El vicepresidente: Más allá del poder

Crítica de Luciano Monteagudo - Página 12

El villano preferido de Washington D.C.

El director de La gran apuesta se mete de lleno en ese sanctasanctórum del poder que es la Casa Blanca y descubre entre sus pasillos a una figura no tan oscura como opaca, sin brillo, pero no por ello menos peligrosa: Richard “Dick” Bruce Cheney.

La Nueva Comedia Americana se pone seria. O un poco, al menos. Lo suficiente como para participar con chances del ritual del Oscar, al que hasta ahora la Academia de Hollywood le había habilitado apenas la entrada de servicio. Y que ahora, con los chicos domesticados, le abre la puerta grande. Por un lado, Green Book –de ese adalid de la NCA, Peter Loco por Mary Farrelly– consiguió no sólo cinco nominaciones de importancia para la estatuilla sino también la posibilidad de colarse como favorita por el premio principal, con la aleccionadora historia real de una improbable amistad interracial a comienzos de los años ‘60, en pleno Deep South. Y por otro, El vicepresidente: Más allá del poder, de Adam McKay (el director que lanzó a la fama a Will Ferrell), reunió ocho candidaturas, con su satírica biografía de Dick Cheney, el vice de George W. Bush durante la guerra con Irak, lo que hace de él no tanto el mejor villano de Hollywood sino más bien el de Washington D.C.

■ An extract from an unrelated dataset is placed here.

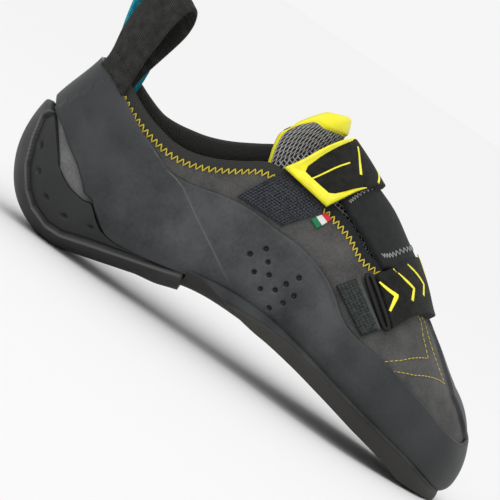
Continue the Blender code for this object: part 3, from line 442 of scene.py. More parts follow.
def creases(points):
    """The soft troughs and ridges, as a distance from the surface."""
    x, z = points[..., 0], points[..., 2]
    total = np.zeros(x.shape)
    for x0, z0, x1, z1, width, depth in CREASES:
        far, way = along_line(((x0, z0), (x1, z1)), x, z)
        ends = np.sin(math.pi * np.clip(way, 0.02, 0.98)) ** 0.5
        total -= depth * MM * np.exp(-((far / (width * MM)) ** 2)) * ends
    return total


def ripple(points, size, depth, seed=0.0):
    """Slow irregular waves, as a distance from the surface."""
    x, y, z = (points[..., k] / size for k in range(3))
    wave = np.sin(x * 2.1 + 1.7 * np.sin(z * 1.3 + seed))
    wave += np.sin(z * 2.7 + y * 1.9 + 2.1 * np.sin(x * 0.9 + seed))
    return depth * wave / 2


def crown(distance, radius, share=0.3):
    """A rounded edge: the share of the full thickness at a distance from the edge."""
    t = np.clip(distance / radius, 0, 1)
    return share + (1 - share) * np.sqrt(1 - (1 - t) ** 2)


def arc(points, axis):
    step = np.linalg.norm(np.diff(points, axis=axis), axis=-1)
    run = np.cumsum(step, axis=axis)
    return np.concatenate([np.zeros_like(np.take(run, [0], axis=axis)), run], axis=axis)


def border(points):
    """How far each point of a grid is from the grid's four edges, and its place along and across."""
    along, across = arc(points, 0), arc(points, 1)
    ends = np.minimum(along, along[-1:] - along)
    sides = np.minimum(across, across[:, -1:] - across)
    return np.minimum(ends, sides), along, across


def finer_at_ends(count):
    t = np.linspace(0, 1, count)
    return 0.55 * t + 0.45 * (0.5 - 0.5 * np.cos(math.pi * t))


class Sash:
    """A strap's field over the last: a runs along it from the outer side, c across it from the rear edge."""

    def __init__(self, rows):
        corners = []
        for side, rear_along, rear_height, front_along, front_height in rows:
            for along, height in ((rear_along, rear_height), (front_along, front_height)):
                if side == RIDGE:
                    corners.append((along * LENGTH, 0.0))
                else:
                    u, v = locate(side, along * LENGTH, height * INSTEP)
                    corners.append((base_of(u), side * (1 - v)))
        self.table = np.array(corners).reshape(len(rows), 4)
        self.over = lambda a: CLEAR + 0 * a

    def place(self, a, c):
        rows = np.arange(len(self.table))
        a, c = np.broadcast_arrays(np.asarray(a, float), np.asarray(c, float))
        curve = cubic if len(rows) > 2 else np.interp
        rear_x, rear_s, front_x, front_s = (curve(a * rows[-1], rows, self.table[:, k]) for k in range(4))
        base = rear_x * (1 - c) + front_x * c
        ring = rear_s * (1 - c) + front_s * c
        return np.where(ring < 0, side_u(LATERAL, base), side_u(MEDIAL, base)), 1 - np.abs(ring)

    def skin(self, a, c, offset):
        u, v = self.place(a, c)
        return skin(u, v, offset + 0 * v)

    def find(self, spots, a_range=(0.0, 0.55)):
        """The a and c of places seen from the outer side, given as pixels of the photograph."""
        a, c = np.meshgrid(np.linspace(*a_range, 240), np.linspace(-0.02, 1.02, 90), indexing="ij")
        grid = seen(self.skin(a, c, self.over(a) + STRAP_THICK))
        found = []
        for spot in spots:
            k = np.argmin(np.sum((grid - spot) ** 2, axis=-1))
            found.append((a.flat[k], c.flat[k]))
        return np.array(found)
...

En rigor a la verdad, McKay no es un recién llegado al Oscar: ya tiene una estatuilla como mejor guionista por La gran apuesta (2015), donde quiso demostrar que se puede hacer humor con las tragedias de la economía y la política, como fue el caso de la famosa explosión de la burbuja inmobiliaria en los Estados Unidos, que una década atrás terminó con un tendal de víctimas entre los ahorristas mientras los bancos que la promovieron fueron rescatados por la Casa Blanca. Ahora McKay se mete de lleno en ese sanctasanctórum del poder y descubre entre sus pasillos a una figura no tan oscura como opaca, sin brillo, pero no por ello menos peligrosa: Richard “Dick” Bruce Cheney. 

La película lo dice de entrada, en las primeras escenas, sin vueltas: Cheney (a cargo de un irreconocible Christian Bale) fue el hombre en las sombras capaz de “cambiar el curso de la historia”, un trepador oportunista que estuvo en el lugar y el momento apropiados para hacer valer todo su poder –mucho más del que se suponía que tenía– y enriquecerse más allá de lo imaginable. Lo que Vice –el título original del film, que juega con la palabra “vicio”– no alcanza nunca a explicar muy bien, por más que hace todos los esfuerzos posibles, es cómo un personaje al que la película misma presenta en su juventud como un borracho, mediocre e incluso como un estúpido consiguió llegar tan alto en la escala del poder, al punto de de- satar una guerra que causó 4500 bajas estadounidenses y 600 mil muertos iraquíes, mientras a él le sirvió para hacer crecer las acciones de su compañía, la petrolera Halliburton, en más de un 500 por ciento. Las disculpas de McKay están inscriptas con letras de molde en el primer minuto de película: “We did the fucking best…”, o en un castellano apto para todo público, “hicimos todo lo posible”.

Si esas disculpas se pueden aceptar, por la naturaleza excepcionalmente reservada y fantasmal del personaje, no es tan sencillo justificar que la película –después de su vertiginoso comienzo, ambientado el 11 de septiembre de 2001, mientras se derrumbaban las Torres Gemelas– se vuelva tan aburrida y morosa como una reunión de gabinete. Y eso que a lo largo de sus más de dos horas se suceden todo tipo de personajes de relevancia pública, como los presidentes Ronald Regan, Richard Nixon, Gerald Ford y George W.Bush (a cargo de Sam Rockwell) y figuras prominentes de sus gabinetes, como Donald Rumsfeld (a cargo de otra figura surgida de la NCA, Steve Carell), a quien McKay pone en nivel de importancia y sinuosidad por encima del mismísimo Henry Kissinger. 

En todo caso, el poder en las sombras de esa sombra que ya de por sí es Cheney sería, según Vice, Lynn (Amy Adams), la mujer de Dick. Determinada, ambiciosa y más reaccionaria que su marido, si eso fuera posible, Lynn viene a ser la Lady Macbeth de la película, tanto que el director McKay se permite en un momento parodiar explícitamente una posible versión shakespeariana de su personaje. Quizás ese tono desaforado que McKay se toma en broma hubiera sido más adecuado y subversivo para su tema, pero seguro que no le reportaba tantas candidaturas al Oscar.